Die Bedeutung von Flüssen in der Antike (wie in späteren Epochen) ist unbestritten. Sie bilden Lebensadern, Transferrouten und politisch-naturräumliche Grenzmarkierungen; sie bringen Wohlstand und Frieden genauso wie Tod (durch Überschwemmungen) und Krieg. Insofern liegt es mehr als nahe, über einen längeren Beobachtungszeitraum nach ihrer Wahrnehmung durch die antiken Zeitgenossen in Kunst und Literatur zu fragen.
Der von Kay Ehling und Saskia Kerschbaum herausgegebene Sammelband bietet instruktive Antworten, die von der Frühzeit Mesopotamiens bis in die Spätantike reichen. Durchweg gelingt es den Einzelbeiträgen, den historisch-politischen und hydrologisch-geographischen Sachhintergrund mit interpretierenden Beobachtungen zur episch-mythischen, symbolischen sowie historiographischen Darstellung der großen Ströme harmonisch zu verbinden. Während die ersten Kapitel didaktisch klug mit Euphrat und Tigris sowie dem Nil als den berühmtesten, jeweils eine ganze Kultur prägenden Flusssystemen beginnen, wenden sich die folgenden Beiträge Schritt für Schritt nach Westen. Behandelt werden der Orontes, dann die Welt der kleinasiatischen und griechischen Flüsse (inklusive des mythischen Styx und seiner unterschiedlichen geographischen „Realverortungen“). Die Beiträge widmen sich dann über die großen nordwestasiatischen Ströme (Borysthenes und Donau) der Mosel, dem Rhein und den unter römischer Herrschaft stehenden Flüssen des Westens (einschließlich des Tiber) und nähern sich chronologisch der späten Kaiserzeit. Als wesentliches Medium wird neben der Literatur praktisch jedes aussagefähige Zeugnis der Kunst ausgewertet, vor allem die Münzprägung, aber auch Gemmen sowie die den Flussgöttern gewidmete Plastik und monumentale Reliefs.
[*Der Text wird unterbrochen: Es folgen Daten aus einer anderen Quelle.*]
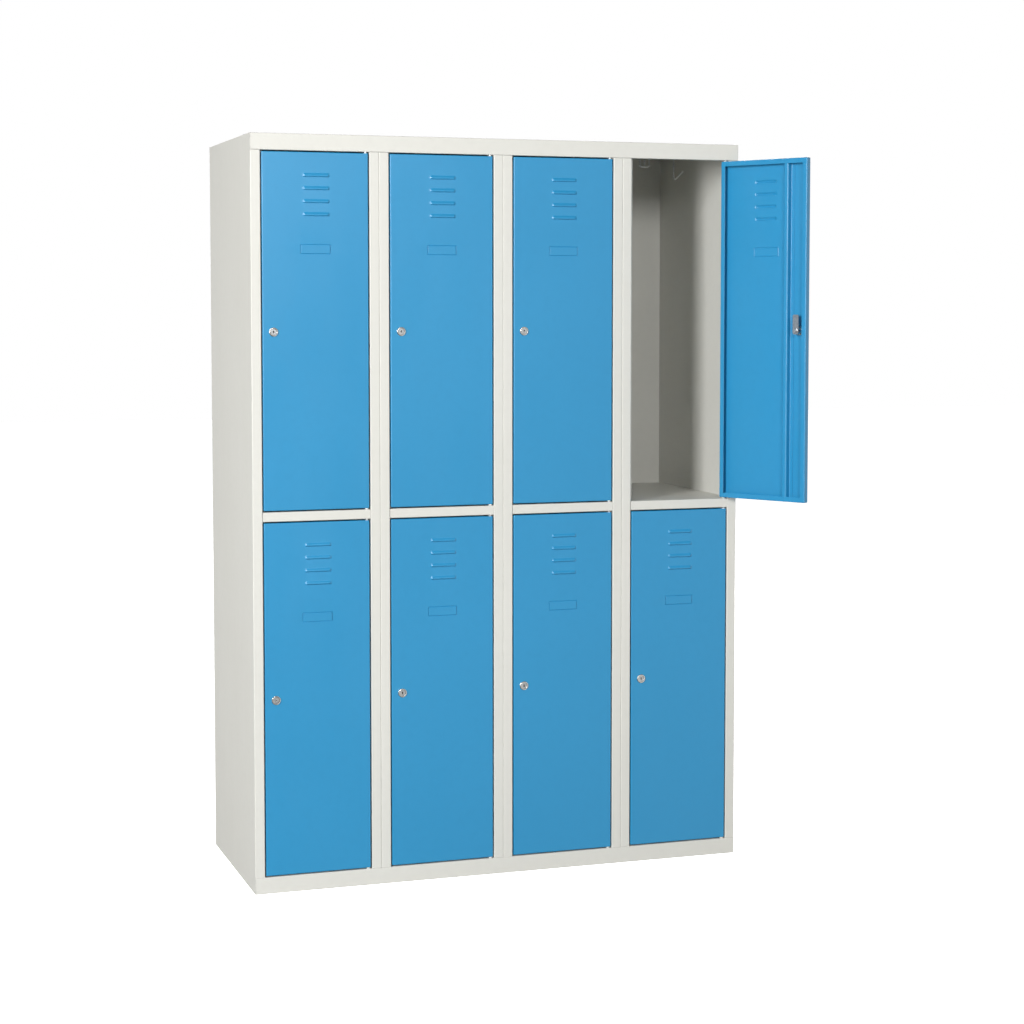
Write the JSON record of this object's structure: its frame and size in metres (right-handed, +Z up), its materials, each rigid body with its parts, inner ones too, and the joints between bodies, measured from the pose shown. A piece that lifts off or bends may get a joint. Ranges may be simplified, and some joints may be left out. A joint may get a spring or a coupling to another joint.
{
  "type": "locker cabinet",
  "caption": "Sheet-steel locker cabinet in two tiers, with hinged pan doors, louvres, cam locks, shelves and coat hooks for storing clothes and bags.",
  "frame": {"origin": "centre of the footprint, on the floor", "axes": "+X to the right seen from the front, +Y into the cabinet towards its back, +Z up"},
  "size_m": [1.2935, 0.6995, 1.74],
  "materials": {
    "cabinet_paint": "satin powder coat, light grey white",
    "door_paint": "satin powder coat, light blue",
    "nickel": "polished nickel plate",
    "zinc_plate": "bright zinc plate",
    "white_nylon": "natural nylon",
    "hook_wire": "bright zinc-plated wire"
  },
  "bodies": {
    "cabinet": {"side_panel_left": "cabinet_paint", "side_panel_right": "cabinet_paint", "top_panel": "cabinet_paint", "bottom_panel": "cabinet_paint", "back_panel": "cabinet_paint", "partition_1": "cabinet_paint", "partition_2": "cabinet_paint", "partition_3": "cabinet_paint", "hinge_stile_1": "cabinet_paint", "hinge_stile_2": "cabinet_paint", "hinge_stile_3": "cabinet_paint", "shelf_1": "cabinet_paint", "shelf_2": "cabinet_paint", "shelf_3": "cabinet_paint", "shelf_4": "cabinet_paint", "hinge_pins": "zinc_plate", "single_hooks": "hook_wire", "double_hooks": "hook_wire"},
    "lower_door_1": {"lower_door_1_panel": "door_paint", "lower_door_1_stiffener": "door_paint", "lower_door_1_bushes": "white_nylon", "lower_door_1_lock_body": "nickel"},
    "lower_lock_1": {"lower_door_1_lock_cam": "zinc_plate"},
    "lower_door_2": {"lower_door_2_panel": "door_paint", "lower_door_2_stiffener": "door_paint", "lower_door_2_bushes": "white_nylon", "lower_door_2_lock_body": "nickel"},
    "lower_lock_2": {"lower_door_2_lock_cam": "zinc_plate"},
    "lower_door_3": {"lower_door_3_panel": "door_paint", "lower_door_3_stiffener": "door_paint", "lower_door_3_bushes": "white_nylon", "lower_door_3_lock_body": "nickel"},
    "lower_lock_3": {"lower_door_3_lock_cam": "zinc_plate"},
    "lower_door_4": {"lower_door_4_panel": "door_paint", "lower_door_4_stiffener": "door_paint", "lower_door_4_bushes": "white_nylon", "lower_door_4_lock_body": "nickel"},
    "lower_lock_4": {"lower_door_4_lock_cam": "zinc_plate"},
    "upper_door_1": {"upper_door_1_panel": "door_paint", "upper_door_1_stiffener": "door_paint", "upper_door_1_bushes": "white_nylon", "upper_door_1_lock_body": "nickel"},
    "upper_lock_1": {"upper_door_1_lock_cam": "zinc_plate"},
    "upper_door_2": {"upper_door_2_panel": "door_paint", "upper_door_2_stiffener": "door_paint", "upper_door_2_bushes": "white_nylon", "upper_door_2_lock_body": "nickel"},
    "upper_lock_2": {"upper_door_2_lock_cam": "zinc_plate"},
    "upper_door_3": {"upper_door_3_panel": "door_paint", "upper_door_3_stiffener": "door_paint", "upper_door_3_bushes": "white_nylon", "upper_door_3_lock_body": "nickel"},
    "upper_lock_3": {"upper_door_3_lock_cam": "zinc_plate"},
    "upper_door_4": {"upper_door_4_panel": "door_paint", "upper_door_4_stiffener": "door_paint", "upper_door_4_bushes": "white_nylon", "upper_door_4_lock_body": "nickel"},
    "upper_lock_4": {"upper_door_4_lock_cam": "zinc_plate"}
  },
  "joints": [
    {"name": "lower_door_1_hinge", "type": "hinge", "parent": "cabinet", "child": "lower_door_1", "pos_m": [-0.3315, -0.24, 0.4485], "axis": [0, 0, 1], "range_deg": [0, 120]},
    {"name": "lower_lock_1_turn", "type": "hinge", "parent": "lower_door_1", "child": "lower_lock_1", "pos_m": [-0.549, -0.245, 0.4485], "axis": [0, -1, 0], "range_deg": [0, 90]},
    {"name": "lower_door_2_hinge", "type": "hinge", "parent": "cabinet", "child": "lower_door_2", "pos_m": [-0.0315, -0.24, 0.4485], "axis": [0, 0, 1], "range_deg": [0, 120]},
    {"name": "lower_lock_2_turn", "type": "hinge", "parent": "lower_door_2", "child": "lower_lock_2", "pos_m": [-0.249, -0.245, 0.4485], "axis": [0, -1, 0], "range_deg": [0, 90]},
    {"name": "lower_door_3_hinge", "type": "hinge", "parent": "cabinet", "child": "lower_door_3", "pos_m": [0.2685, -0.24, 0.4485], "axis": [0, 0, 1], "range_deg": [0, 120]},
    {"name": "lower_lock_3_turn", "type": "hinge", "parent": "lower_door_3", "child": "lower_lock_3", "pos_m": [0.051, -0.245, 0.4485], "axis": [0, -1, 0], "range_deg": [0, 90]},
    {"name": "lower_door_4_hinge", "type": "hinge", "parent": "cabinet", "child": "lower_door_4", "pos_m": [0.5685, -0.24, 0.4485], "axis": [0, 0, 1], "range_deg": [0, 120]},
    {"name": "lower_lock_4_turn", "type": "hinge", "parent": "lower_door_4", "child": "lower_lock_4", "pos_m": [0.351, -0.245, 0.4485], "axis": [0, -1, 0], "range_deg": [0, 90]},
    {"name": "upper_door_1_hinge", "type": "hinge", "parent": "cabinet", "child": "upper_door_1", "pos_m": [-0.3315, -0.24, 1.2915], "axis": [0, 0, 1], "range_deg": [0, 120]},
    {"name": "upper_lock_1_turn", "type": "hinge", "parent": "upper_door_1", "child": "upper_lock_1", "pos_m": [-0.549, -0.245, 1.2915], "axis": [0, -1, 0], "range_deg": [0, 90]},
    {"name": "upper_door_2_hinge", "type": "hinge", "parent": "cabinet", "child": "upper_door_2", "pos_m": [-0.0315, -0.24, 1.2915], "axis": [0, 0, 1], "range_deg": [0, 120]},
    {"name": "upper_lock_2_turn", "type": "hinge", "parent": "upper_door_2", "child": "upper_lock_2", "pos_m": [-0.249, -0.245, 1.2915], "axis": [0, -1, 0], "range_deg": [0, 90]},
    {"name": "upper_door_3_hinge", "type": "hinge", "parent": "cabinet", "child": "upper_door_3", "pos_m": [0.2685, -0.24, 1.2915], "axis": [0, 0, 1], "range_deg": [0, 120]},
    {"name": "upper_lock_3_turn", "type": "hinge", "parent": "upper_door_3", "child": "upper_lock_3", "pos_m": [0.051, -0.245, 1.2915], "axis": [0, -1, 0], "range_deg": [0, 90]},
    {"name": "upper_door_4_hinge", "type": "hinge", "parent": "cabinet", "child": "upper_door_4", "pos_m": [0.5685, -0.24, 1.2915], "axis": [0, 0, 1], "range_deg": [-120, 0]},
    {"name": "upper_lock_4_turn", "type": "hinge", "parent": "upper_door_4", "child": "upper_lock_4", "pos_m": [0.68158, -0.42586, 1.2915], "axis": [0.866, 0.5, 0], "range_deg": [0, 90]}
  ]
}
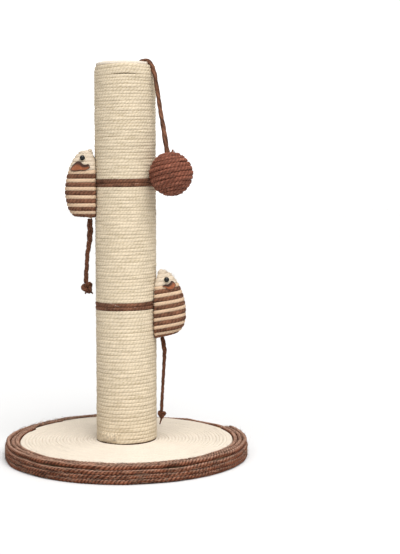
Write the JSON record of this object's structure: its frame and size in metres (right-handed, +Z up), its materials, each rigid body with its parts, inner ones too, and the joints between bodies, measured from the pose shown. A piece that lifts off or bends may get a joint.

Dabei wird deutlich, welchen ehrfürchtigen Respekt die Menschen ihren Flüssen zollten, wie sie deren lebensnotwendige, aber auch bedrohliche Gewalt für sich zu vereinnahmen suchten (etwa indem man Flüsse zu Stammvätern von Heroengeschlechtern erklärte), wie aber auch umgekehrt die Überschreitung, Bezwingung und logistische Nutzung von Flüssen als ultimatives Zeugnis imperialen Erfolges geltend gemacht und, besonders von den römischen Kaisern, ideologisch ausgeschlachtet wurden. Erstaunlich ist und bleibt, dass sich offensichtlich – das ist eine der vielen wichtigen Einsichten – über die Jahrtausende so etwas wie ein Kanon an Darstellungs- und Interpretationsmustern einspielte, der immer wieder, auch unter veränderten politischen Umständen und in verschiedenen genera, abgerufen, ergänzt und modifiziert werden konnte, und das über die Antike hinaus, wie zwei abschließende Beiträge zeigen. Insgesamt bekommt der Leser einen erhellenden, im besten Sinn bildenden Sammelband an die Hand, der, mit reichemsowie sinnvoll in den Text eingebundenem Bildmaterial ausgestattet, auch den Augen eine Freude ist.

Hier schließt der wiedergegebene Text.